Conservatives have had just about enough of this Republican Party. It'd have fractured already except that it's still in charge. Once the Democrats take the house, senate, and presidency (House this year with a close or tied senate, then senate and presidency in '08) there'll be no reason for Republican voters not to rip the party up and rebuild it, and this will probably be easier than it sounds since the very thing that's gonna give the Democrats a majority will cease to exist the minute Democrats take power.

I think we'll see an attempted mutiny within the Republican party, probably something reminiscient of Perot with the power to take votes from the moderate left as well. The problem is that it won't be exciting to the Bush supporters in the religious right who will eat just about anything if you sprinkle some Holy Water and barbeque sauce on it.

The outcome of that power struggle will probably dictate what happens to the Republican party, and that in turn will have a lot to do with the 2010 midterm election. If the insurgency that I'm predicting can retake congress for their party, then they might have the clout to drag the party around a bit. They might even manage to loosen up their collar socially speaking and become competitive in California again over time.

Long story short, both parties need to get their stuff together.
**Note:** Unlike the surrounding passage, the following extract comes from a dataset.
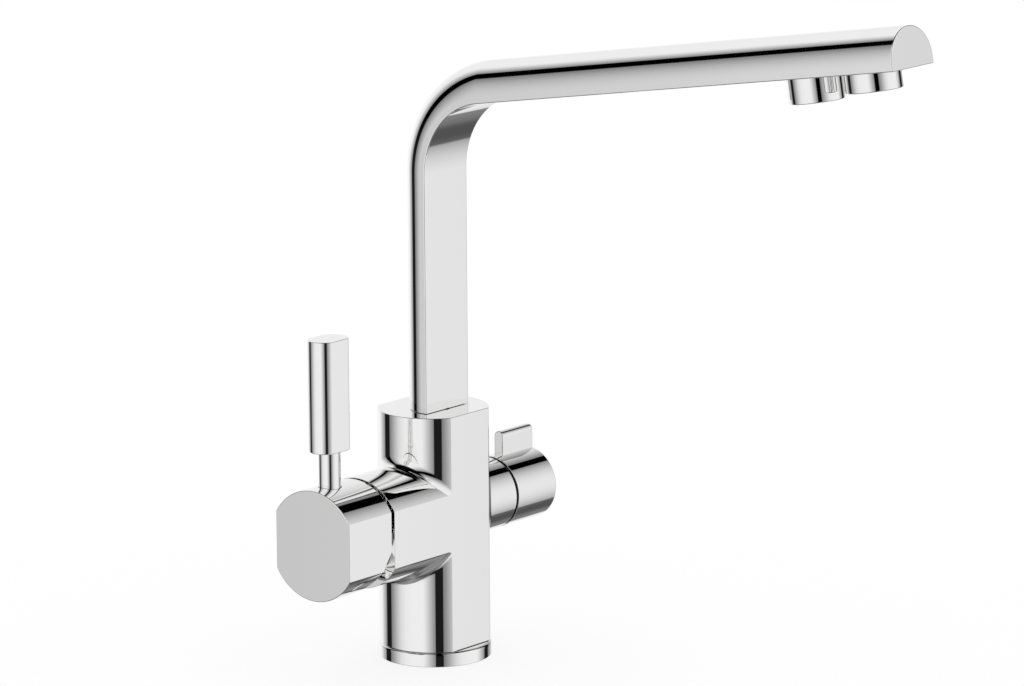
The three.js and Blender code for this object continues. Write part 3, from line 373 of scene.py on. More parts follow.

The Democrats don't appear to have done it; instead they are coming back to power as the natural result of the crap that goes down when one party runes the whole government. The Republicans now have a chance to get their stuff together when the Democrats come back to power, or they can do what the Democrats did and it'll probably bounce back and forth for a while then until economics or demographics change enough to crush one party or the other.
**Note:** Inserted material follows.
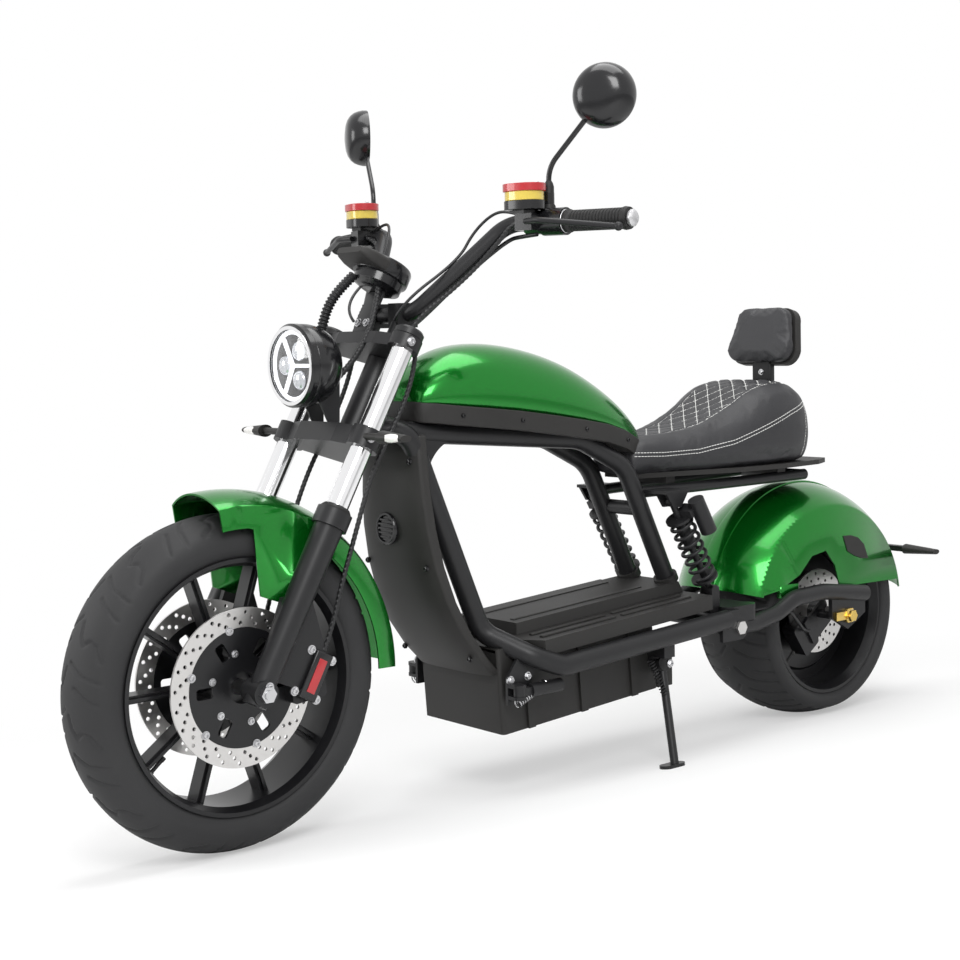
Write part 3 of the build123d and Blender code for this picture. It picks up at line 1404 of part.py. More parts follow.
# Rear caliper over the disc's lower front, on a bracket from the left arm's plate
rear_caliper_angle = -35.0
rear_caliper_middle = rear_disc_outer - caliper_half_width / 2
rear_caliper_half = 17.0
with BuildPart() as rear_caliper:
    with BuildSketch(rear_side.offset(-rear_disc_offset - lug_thickness)):
        with PolarLocations(rear_caliper_middle, 1, start_angle=rear_caliper_angle):
            RectangleRounded(caliper_half_width * 2, caliper_half_length * 1.6, lug_thickness)
    extrude(amount=rear_caliper_half, both=True)
    with BuildSketch(rear_side.offset(-rear_disc_offset)):
        Circle(rear_disc_outer + pad_gap * 2)
    extrude(amount=disc_thickness / 2 + pad_gap, both=True, mode=Mode.SUBTRACT)
    with BuildSketch(rear_side.offset(-rear_disc_offset)):
        Circle(rear_axle_radius * 3)
    extrude(amount=leg_spacing, both=True, mode=Mode.SUBTRACT)
    caliper_face = rear_disc_offset + lug_thickness + rear_caliper_half
    with BuildSketch(rear_side.offset(-caliper_face + fit_gap)):
        Polygon(
            (-axle_plate_low / 2, -axle_plate_low / 2),
            (axle_plate_low / 2, axle_plate_low),
            (rear_caliper_middle, -axle_plate_low / 2),
            (rear_caliper_middle - axle_plate_low, -rear_caliper_middle + axle_plate_low / 2),
            align=None,
        )
        Circle(axle_spacer_radius + fit_gap, mode=Mode.SUBTRACT)
    extrude(amount=-lug_plate)
    with BuildSketch(rear_side.offset(-caliper_face)):
        with Locations((axle_plate_low, 0)):
            Circle(lug_thickness)
    extrude(amount=-(arm_y - axle_plate_half - caliper_face))

# Foot peg brackets on the down tubes' feet, with a fork for each folding peg
peg_hinge = Vector(peg_hinge_x, peg_hinge_y, peg_hinge_z)
hinge_half = peg_fork_gap / 2 + fit_gap
with BuildPart() as peg_brackets:
    with BuildSketch(Plane.XZ.offset(-peg_hinge_y + peg_radius * 2)):
        Polygon(
            (peg_hinge_x + peg_radius, peg_hinge_z - peg_radius * 2),
            (peg_hinge_x + peg_radius, peg_hinge_z + peg_radius * 2),
            (peg_hinge_x - peg_radius, deck_front_z + frame_tube_radius),
            (peg_hinge_x - peg_radius * 5, deck_front_z + peg_radius / 2),
            (peg_hinge_x - peg_radius * 2, peg_hinge_z - peg_radius * 2),
            align=None,
        )
    extrude(amount=-lug_plate)
    for low in (peg_hinge_z + hinge_half, peg_hinge_z - hinge_half - peg_plate):
        with BuildSketch(Plane.XY.offset(low)):
            with Locations((peg_hinge_x, peg_hinge_y)):
                Circle(peg_radius)
            with Locations((peg_hinge_x, peg_hinge_y - peg_radius)):
                Rectangle(peg_radius * 2, peg_radius * 2)
            with Locations((peg_hinge_x, peg_hinge_y)):
                Circle(peg_pin_radius + fit_gap, mode=Mode.SUBTRACT)
        extrude(amount=peg_plate)
    add(down_tubes.part, mode=Mode.SUBTRACT)
    add(battery_box.part, mode=Mode.SUBTRACT)
    mirror(about=Plane.XZ)

with BuildPart() as left_peg:
    with BuildSketch(Plane.XY.offset(peg_hinge_z - hinge_half - peg_plate)):
        with Locations((peg_hinge_x, peg_hinge_y)):
            Circle(peg_pin_radius)
    extrude(amount=(hinge_half + peg_plate) * 2)
    with BuildSketch(Plane.XY.offset(peg_hinge_z)):
        with Locations((peg_hinge_x, peg_hinge_y)):
            Circle(peg_radius - bearing_gap)
    extrude(amount=peg_fork_gap / 2, both=True)
    with BuildSketch(Plane.YZ.offset(peg_hinge_x)):
        with Locations((peg_hinge_y, peg_hinge_z)):
            Rectangle(peg_fork_gap, peg_fork_gap)
    extrude(amount=-peg_radius * 2)
    with BuildSketch(Plane.YZ.offset(peg_hinge_x - peg_radius * 2)):
        with Locations((peg_hinge_y, peg_hinge_z)):
            Circle(peg_radius)
    extrude(amount=-(peg_length - peg_radius * 2))

with BuildPart() as right_peg:
    add(left_peg.part.mirror(Plane.XZ))

# Side stand: bracket on the left deck rail, and the leg with its foot plate
lean = radians(lean_angle)
stand_pivot = Vector(stand_pivot_x, stand_pivot_y, stand_pivot_z)
stand_foot = Vector(stand_foot_x, stand_foot_y, stand_foot_y * sin(lean) / cos(lean))
stand_leg = stand_foot - stand_pivot
stand_axis = Vector(0, -stand_leg.Z, stand_leg.Y).normalized()
stand_plane = Plane(stand_pivot, x_dir=(1, 0, 0), z_dir=stand_axis)
stand_plate = 8.0
stand_plate_up = 24.0
stand_boss_radius = 14.0
plate_inset = stand_leg_radius + fit_gap + stand_plate / 2
with BuildPart() as stand_bracket:
    with BuildSketch(stand_plane.offset(-plate_inset)):
        Circle(stand_boss_radius)
        with Locations((0, -stand_plate_up / 2)):
            Rectangle(stand_boss_radius * 2, stand_plate_up)
        Circle(pivot_bolt_radius / 2 + fit_gap, mode=Mode.SUBTRACT)
    extrude(amount=stand_plate / 2, both=True)
    with BuildSketch(Plane.XY.offset(stand_pivot_z + stand_plate_up * 0.7)):
        with Locations((stand_pivot_x, (box_half_width + deck_rail_y) / 2)):
            Rectangle(stand_boss_radius * 2, deck_rail_y - box_half_width - fit_gap * 2)
    extrude(amount=frame_tube_radius * 1.6)
    add(deck_rails.part, mode=Mode.SUBTRACT)
    add(battery_box.part, mode=Mode.SUBTRACT)

with BuildPart() as side_stand:
    with BuildSketch(stand_plane):
        Circle(stand_boss_radius)
    extrude(amount=stand_leg_radius, both=True)
    with BuildSketch(stand_plane):
        Circle(pivot_bolt_radius / 2)
    extrude(amount=-(plate_inset + stand_plate / 2))
    add(rod(stand_pivot, stand_foot, stand_leg_radius))
    ground_plane = Plane(stand_foot, x_dir=(1, 0, 0), z_dir=(0, -sin(lean), cos(lean)))
    with BuildSketch(ground_plane):
        with Locations((stand_boss_radius / 2, 0)):
            SlotOverall(stand_boss_radius * 4, stand_boss_radius * 2)
    extrude(amount=stand_pad_thickness)
    with BuildSketch(ground_plane):
        Rectangle(deck_length, deck_length)
    extrude(amount=-stand_plate_up, mode=Mode.SUBTRACT)

# Everything leans over together onto the tyres and the stand, and moves to the middle
rearmost_x = tail_bar_x - signal_radius * 1.4
place_x = (wheelbase + front_tyre_radius + rearmost_x) / 2
stand_place = Pos(-place_x, -place_y, 0) * Rot(X=-lean_angle)
pieces = {
    "front_tyre": front_tyre,
    "front_rim": front_rim,
    "front_discs": front_discs,
    "front_disc_carriers": front_disc_carriers,
    "front_axle": front_axle,
    "fork_lowers": fork_lowers,
    "stanchions": stanchions,
    "fork_clamps": fork_clamps,
    "front_calipers": front_calipers,
    "front_fender": front_fender,
    "front_indicators": front_indicators,
    "headlight": headlight,
    "headlight_ring": headlight_ring,
    "headlight_lens": headlight_lens,
    "handlebar": handlebar,
    "grips": grips,
    "controls": controls,
    "levers": levers,
    "mirrors": mirrors,
    "dash": dash,
    "head_tube": head_tube,
    "top_rails": top_rails,
    "rear_uprights": rear_uprights,
    "down_tubes": down_tubes,
    "deck_rails": deck_rails,
    "frame_crosses": frame_crosses,
    "frame_gussets": frame_gussets,
    "seat_rails": seat_rails,
    "pivot_plates": pivot_plates,
    "pivot_bolt": pivot_bolt,
    "tank_cover": tank_cover,
    "tank_trim": tank_trim,
    "leg_shield": leg_shield,
    "horn": horn,
    "battery_box": battery_box,
    "battery": battery,
    "controller_box": controller_box,
    "deck_board": deck_board,
    "deck_cover": deck_cover,
    "seat_base": seat_base,
    "seat_pad": seat_pad,
    "backrest_strut": backrest_strut,
    "backrest_pad": backrest_pad,
    "swingarm": swingarm,
    "shocks": shocks,
    "shock_springs": shock_springs,
    "rear_axle": rear_axle,
    "rear_tyre": rear_tyre,
    "rear_rim": rear_rim,
    "rear_disc": rear_disc,
    "rear_caliper": rear_caliper,
    "rear_fender": rear_fender,
    "tail_bracket": tail_bracket,
    "tail_light": tail_light,
    "rear_indicators": rear_indicators,
    "peg_brackets": peg_brackets,
    "left_peg": left_peg,
    "right_peg": right_peg,
    "stand_bracket": stand_bracket,
    "side_stand": side_stand,
}
os.makedirs("parts", exist_ok=True)
for name, piece in pieces.items():
    placed = stand_place * piece.part
    placed.label = name
    export_step(placed, f"parts/{name}.step")
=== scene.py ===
"""Electric chopper scooter on its side stand, dressed for a studio picture.

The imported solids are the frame. Each class below dresses one sub-assembly: it gives the
solids their finishes, and adds the parts that only the picture needs.
"""

import json
import logging
import math
from dataclasses import dataclass, field
from enum import Enum

import bpy
import numpy as np
from mathutils import Matrix, Vector
from mathutils.bvhtree import BVHTree


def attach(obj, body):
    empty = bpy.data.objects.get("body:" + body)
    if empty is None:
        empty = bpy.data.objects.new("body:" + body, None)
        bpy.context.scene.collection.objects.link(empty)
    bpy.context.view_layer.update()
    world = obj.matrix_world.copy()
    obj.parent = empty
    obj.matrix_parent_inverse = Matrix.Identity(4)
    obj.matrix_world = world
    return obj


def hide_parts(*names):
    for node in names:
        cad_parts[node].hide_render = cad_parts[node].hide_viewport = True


LOG = logging.getLogger("scooter")

Colour = tuple[float, float, float]


# Where things stand in the upright scooter, in millimetres

MM = 0.001


@dataclass(frozen=True)
class Stance:
    """Places on the upright scooter in millimetres, and how it leans on its stand.

    X runs forward from the rear axle, Y to the scooter's left and Z up from the ground.
    """

    wheelbase: float = 1430.0
    lean: float = math.radians(6.0)
    rake: float = math.radians(29.3)
    slope: float = math.radians(4.0)
    shift_x: float = 715.05
    shift_y: float = 104.7
    front_axle_z: float = 277.95
    rear_axle_z: float = 227.1
    deck_x: float = 900.0
    deck_z: float = 243.0

    def tilt(self) -> Matrix:
        """The turn onto the side stand."""
        return Matrix.Rotation(-self.lean, 4, "X")

    def matrix(self) -> Matrix:
        """The move from the upright scooter in millimetres to the leaning one in metres."""
        return Matrix.Scale(MM, 4) @ Matrix.Translation((-self.shift_x, -self.shift_y, 0.0)) @ self.tilt()

    def front_axle(self) -> Vector:
        """The middle of the front axle."""
        return Vector((self.wheelbase, 0.0, self.front_axle_z))

    def rear_axle(self) -> Vector:
        """The middle of the rear axle."""
        return Vector((0.0, 0.0, self.rear_axle_z))

    def fork_way(self) -> Vector:
        """The direction up along the fork's legs."""
        return Vector((-math.sin(self.rake), 0.0, math.cos(self.rake)))

    def fork(self, ahead: float, left: float, up: float) -> Vector:
        """A point given along the fork, from the front axle.

        Args:
            ahead: distance ahead of the legs.
            left: distance to the left.
            up: distance up along the legs.

        Returns:
            The point in the upright frame.
        """
        side = Vector((math.cos(self.rake), 0.0, math.sin(self.rake)))
        return self.front_axle() + side * ahead + Vector((0.0, left, 0.0)) + self.fork_way() * up

    def deck(self, ahead: float, left: float, up: float) -> Vector:
        """A point given on the sloping deck, from its front end.

        Args:
            ahead: distance along the deck, forward.
            left: distance to the left.
            up: height over the deck's rails.

        Returns:
            The point in the upright frame.
        """
        along = Vector((math.cos(self.slope), 0.0, -math.sin(self.slope)))
        above = Vector((math.sin(self.slope), 0.0, math.cos(self.slope)))
        return Vector((self.deck_x, left, self.deck_z)) + along * ahead + above * up

    def frame(self, origin: Vector, way: Vector, up: Vector = Vector((0.0, 0.0, 1.0))) -> Matrix:
        """A local frame in the leaning scooter.

        Args:
            origin: its origin in the upright frame.
            way: the direction of its Z axis.
            up: the direction that its Y axis follows as far as it can.

        Returns:
            The move from local millimetres to the leaning scooter in metres.
        """
        along = Vector(way).normalized()
        if abs(along.dot(up)) > 0.99:
            up = Vector((1.0, 0.0, 0.0))
        above = (up - along * up.dot(along)).normalized()
        turn = Matrix((above.cross(along), above, along)).transposed().to_4x4()
        return self.matrix() @ Matrix.Translation(origin) @ turn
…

posted on Jul, 13 2006 @ 03:02 AM
I think your analysis is a best case scenario for the Republicans. I fully expect them to get stupid and give McCaine the nomination. too many people who serive on the Republican National Committee are in apology mode just now. They're afraid that McCaine will bolt and go indy. My speculation is, from all the online journals I can find, that they'll buy him off to attempt the presentation of a unified front.

The republicans have no ex-military in their ranks. The Dems do. You've heard the term, "wave the bloody shirt." Look for the Dems to do it, and look for the Republicans to be intensely jealous. Rudy Guilliani is military, but he does have a tough-guy rep that he's been carefully guarding. I expect him to do a lot of campaigning for the GOP, but he won't get anyting better than a cabinet post.

The hard right is in control ofthe GOP, and they'll stay there until discredited or simply driven out by shifting political winds. the mutiny that you mentioned is possible, and its where we might get a third party from. I'm not sure a third party candidate...whoever that might be...will win but he/she/it will scare the living daylights out of top Dems and GOP'ers alike.

Republicans need to re-invent. I say this as a conservative. I think the party to re-invent first will do great things in this century. We're gonna have to see an economic down-turn before that happens. No pessimism here. Just being rational. They won't fix it 'til it's broke and in very small pieces.

posted on Jul, 13 2006 @ 04:27 AM

Originally posted by Justin Oldham
They're afraid that McCaine will bolt and go indy. My speculation is, from all the online journals I can find, that they'll buy him off to attempt the presentation of a unified front.

It's a valid concern for them to have. If the Senate splits 50-49 Republican, I think McCain will blackmail them by threatening to defect and cause the Republican senate leadership to be sacked.

They shouldn't be in apology mode though, they should be in fix their crap mode. They need to tap into the Democratic mantra with their own conservative approach- "It's the economy stupid". Not all Americans are quite as deep or quite as in to all the ins and outs of policy as some of the wonderfully astute people here, but all Americans understand moneyThe Republicans need to get back into conservative mode and make easy-to-understand points about how what they plan to do for the common man in terms of dollars and cents. While they're at it, they should try to marginalize the influence of the religious right if they can. That's how you win the middle. That's been screwing them for a while- that's part of what screwed McCain in the 2000 primary and in turn made the general election such a close call.

I'd say you're pretty on target Justin.

posted on Jul, 13 2006 @ 01:08 PM
Here's the thing I struggle with. The conservatives who actually know what's going on are peole very much like me. We're not in D.C., and we're not in charge of anything except our votes. So, how to be heard? I've been posting on various boards since late 2004. It's nice to meet others who think like m,e but all we're really doing here is preaching to the choire.

I consider myself to be very (very) fortunate in that I'm a first time novelist who has met with some success. My work translates well in both conspiracy and mainstream markets. For every success like mine, there are 10,000 writers who don't make it this far. My work has given me a soapbox from which to be heard, and for the msot most part, few people disagree with my basic points.

I wish I could say that I had the ear of more powerful Republicans, but I don't. The only way to make thath appened will be to earn more success as I start spreakin' the cash around. I don't like to admit it, but the Repubican party will have to crash and burn like a 1976 Ford Pinto before the rest of us are heard. In the mean time, thisl eaves the Dems free to enjoy a better strategic position by default.

This hypothetical Pro-War Democrat that we're talking about here has the potential to hijack what few good ideas the GOP has had up 'til now. I think this discussion might be well served if we take a look at what that agenda might look like. It would certainly involve warfighting policy, something that looks like tax reform, and a stab at real privatization. In certain respects, we could see the Dems "out conservative" the conservatives.

posted on Jul, 13 2006 @ 02:03 PM
The democratic party is in has allowed the far-left to get in front and display 'their' image. The far-left is not where the typical democrat stands. That plus the whining, the reiteration of incorrect facts, plus the fact that some dems have flipped on recent promises (Corzine D-NJ) and added extra taxes has doomed the dems chances of regaining any seats.......they will probably lose a feew more.

Of course....remember the after the November elections the dems (far-left) will complain about losing stating that the elections where fixed (diebold) and not coming to the realization that the majority of American does not agree with the far-left viewpoint. At least the repubs have, for the most part, kept the far-right from getting involved.